**Prompt:**
Set down the listing below verbatim, but only from its first line through the line containing "return (x +".
**** Dataset excerpt ****
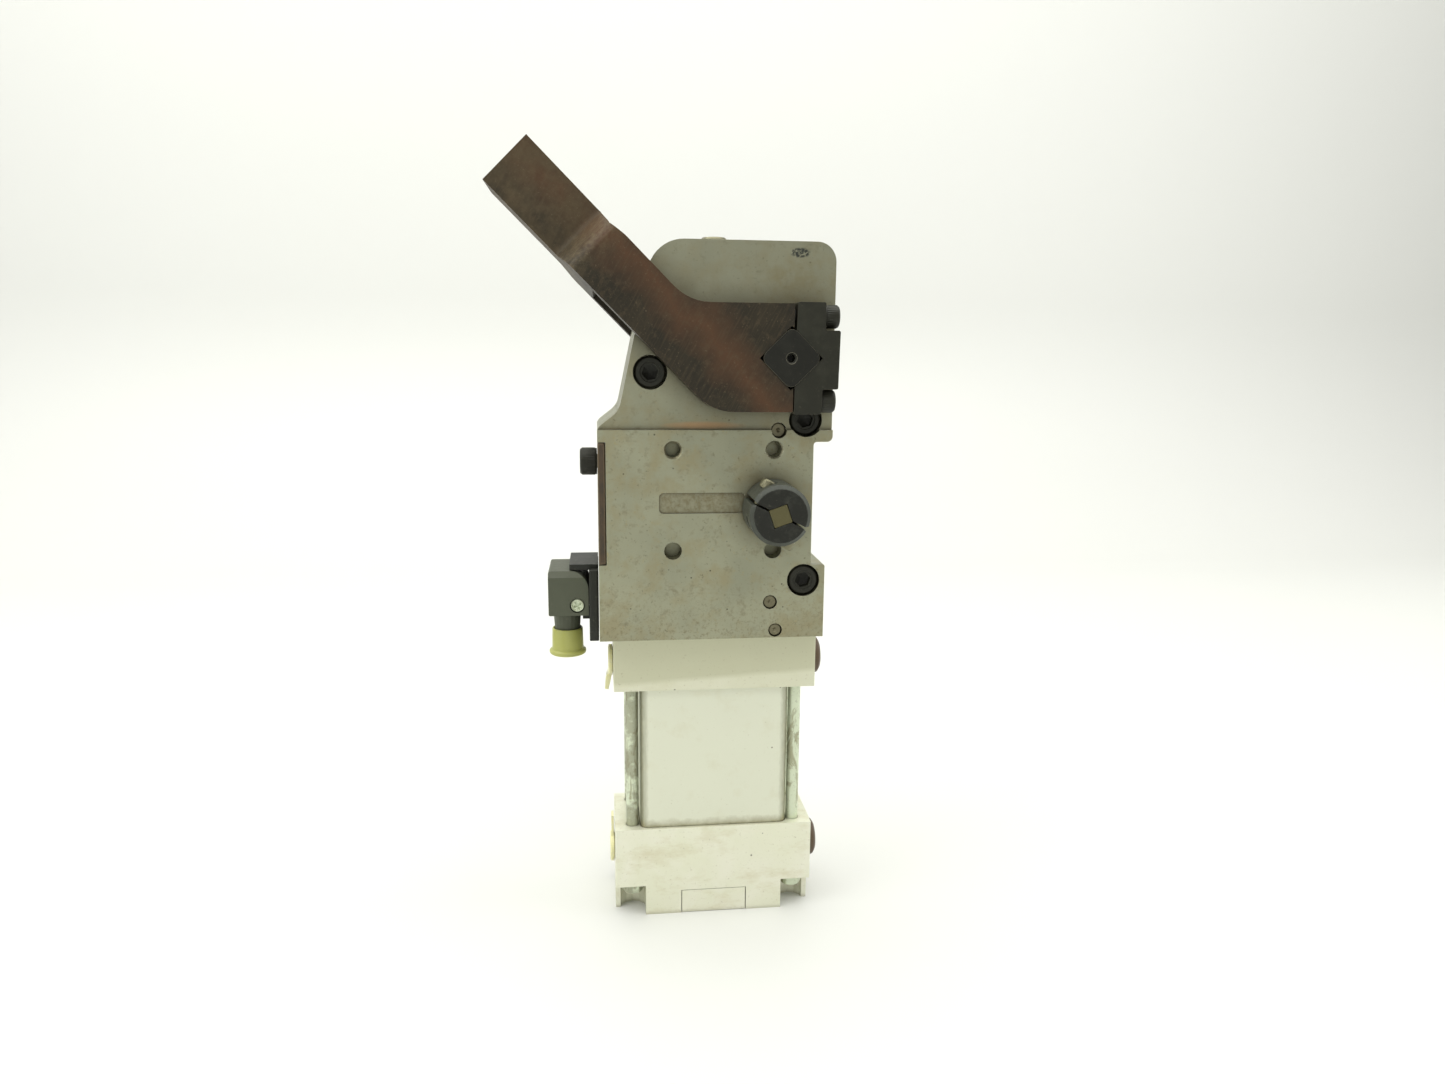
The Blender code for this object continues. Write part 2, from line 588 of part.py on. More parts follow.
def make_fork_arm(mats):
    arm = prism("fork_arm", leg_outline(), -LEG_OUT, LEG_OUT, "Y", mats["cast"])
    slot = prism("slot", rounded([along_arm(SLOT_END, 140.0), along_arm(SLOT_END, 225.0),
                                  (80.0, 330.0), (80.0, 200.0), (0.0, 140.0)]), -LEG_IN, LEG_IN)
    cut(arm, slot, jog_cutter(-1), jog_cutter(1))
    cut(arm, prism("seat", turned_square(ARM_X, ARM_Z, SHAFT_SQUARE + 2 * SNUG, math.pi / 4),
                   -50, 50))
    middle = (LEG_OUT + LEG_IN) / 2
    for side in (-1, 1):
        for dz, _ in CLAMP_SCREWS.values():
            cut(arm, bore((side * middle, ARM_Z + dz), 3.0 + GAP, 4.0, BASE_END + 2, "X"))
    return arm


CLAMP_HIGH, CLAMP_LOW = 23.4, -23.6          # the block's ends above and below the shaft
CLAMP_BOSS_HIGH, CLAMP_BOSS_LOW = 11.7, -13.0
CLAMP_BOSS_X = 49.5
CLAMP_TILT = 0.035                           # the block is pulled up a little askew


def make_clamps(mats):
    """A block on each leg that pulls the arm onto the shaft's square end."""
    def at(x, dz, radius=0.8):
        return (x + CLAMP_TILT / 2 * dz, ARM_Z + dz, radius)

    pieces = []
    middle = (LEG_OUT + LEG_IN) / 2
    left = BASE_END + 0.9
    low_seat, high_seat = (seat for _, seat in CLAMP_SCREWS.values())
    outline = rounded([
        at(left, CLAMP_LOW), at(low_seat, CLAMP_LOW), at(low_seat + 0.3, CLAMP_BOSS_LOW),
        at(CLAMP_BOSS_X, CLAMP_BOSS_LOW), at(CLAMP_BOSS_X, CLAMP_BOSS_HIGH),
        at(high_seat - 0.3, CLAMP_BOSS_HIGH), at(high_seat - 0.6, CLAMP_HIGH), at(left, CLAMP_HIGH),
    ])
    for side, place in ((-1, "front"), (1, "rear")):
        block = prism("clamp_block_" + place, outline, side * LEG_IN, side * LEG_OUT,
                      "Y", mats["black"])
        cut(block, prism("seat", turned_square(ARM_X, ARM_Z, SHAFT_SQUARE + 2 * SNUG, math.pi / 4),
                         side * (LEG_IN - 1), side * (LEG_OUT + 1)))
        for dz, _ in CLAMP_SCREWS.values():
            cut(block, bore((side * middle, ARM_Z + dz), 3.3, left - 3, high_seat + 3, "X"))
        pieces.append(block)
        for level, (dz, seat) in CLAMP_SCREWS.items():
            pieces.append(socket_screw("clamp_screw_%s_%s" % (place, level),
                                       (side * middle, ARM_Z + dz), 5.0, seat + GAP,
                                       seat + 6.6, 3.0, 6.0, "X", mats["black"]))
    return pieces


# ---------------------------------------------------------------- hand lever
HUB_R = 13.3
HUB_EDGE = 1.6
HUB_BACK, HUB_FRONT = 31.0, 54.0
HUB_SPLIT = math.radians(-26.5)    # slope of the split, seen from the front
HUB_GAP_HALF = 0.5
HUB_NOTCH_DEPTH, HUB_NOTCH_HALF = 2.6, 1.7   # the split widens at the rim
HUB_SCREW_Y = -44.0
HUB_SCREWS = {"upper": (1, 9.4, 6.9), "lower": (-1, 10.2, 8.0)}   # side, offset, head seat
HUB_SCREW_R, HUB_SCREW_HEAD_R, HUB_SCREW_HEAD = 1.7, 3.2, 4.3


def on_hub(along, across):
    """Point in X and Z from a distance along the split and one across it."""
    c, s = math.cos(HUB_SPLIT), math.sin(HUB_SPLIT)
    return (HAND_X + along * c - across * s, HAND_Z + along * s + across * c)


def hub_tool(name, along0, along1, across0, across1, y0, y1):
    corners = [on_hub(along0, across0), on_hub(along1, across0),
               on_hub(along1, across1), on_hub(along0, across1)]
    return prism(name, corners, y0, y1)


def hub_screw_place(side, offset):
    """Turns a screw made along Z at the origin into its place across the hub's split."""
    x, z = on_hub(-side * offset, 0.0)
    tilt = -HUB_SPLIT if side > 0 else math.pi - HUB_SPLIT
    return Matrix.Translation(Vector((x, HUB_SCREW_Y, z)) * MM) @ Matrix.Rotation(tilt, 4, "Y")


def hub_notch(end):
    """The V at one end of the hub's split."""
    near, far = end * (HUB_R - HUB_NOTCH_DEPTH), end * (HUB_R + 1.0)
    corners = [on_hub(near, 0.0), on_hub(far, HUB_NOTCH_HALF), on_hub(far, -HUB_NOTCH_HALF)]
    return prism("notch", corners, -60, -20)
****
**Written solution:**
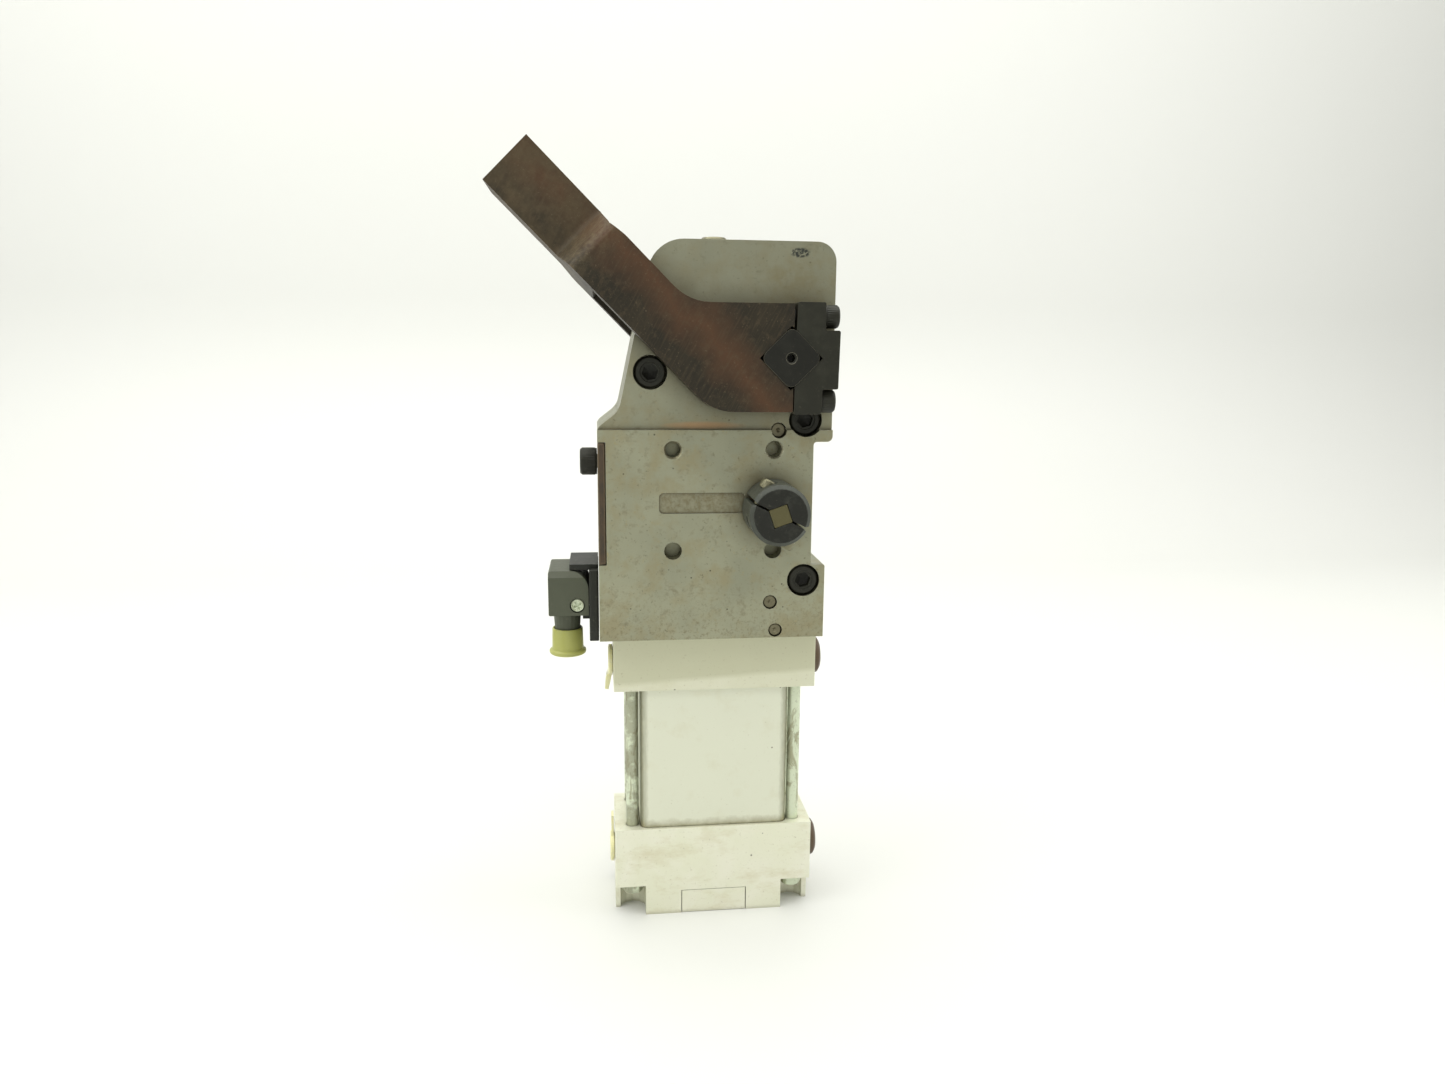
The Blender code for this object continues. Write part 2, from line 588 of part.py on. More parts follow.
def make_fork_arm(mats):
    arm = prism("fork_arm", leg_outline(), -LEG_OUT, LEG_OUT, "Y", mats["cast"])
    slot = prism("slot", rounded([along_arm(SLOT_END, 140.0), along_arm(SLOT_END, 225.0),
                                  (80.0, 330.0), (80.0, 200.0), (0.0, 140.0)]), -LEG_IN, LEG_IN)
    cut(arm, slot, jog_cutter(-1), jog_cutter(1))
    cut(arm, prism("seat", turned_square(ARM_X, ARM_Z, SHAFT_SQUARE + 2 * SNUG, math.pi / 4),
                   -50, 50))
    middle = (LEG_OUT + LEG_IN) / 2
    for side in (-1, 1):
        for dz, _ in CLAMP_SCREWS.values():
            cut(arm, bore((side * middle, ARM_Z + dz), 3.0 + GAP, 4.0, BASE_END + 2, "X"))
    return arm


CLAMP_HIGH, CLAMP_LOW = 23.4, -23.6          # the block's ends above and below the shaft
CLAMP_BOSS_HIGH, CLAMP_BOSS_LOW = 11.7, -13.0
CLAMP_BOSS_X = 49.5
CLAMP_TILT = 0.035                           # the block is pulled up a little askew


def make_clamps(mats):
    """A block on each leg that pulls the arm onto the shaft's square end."""
    def at(x, dz, radius=0.8):
        return (x + CLAMP_TILT / 2 * dz, ARM_Z + dz, radius)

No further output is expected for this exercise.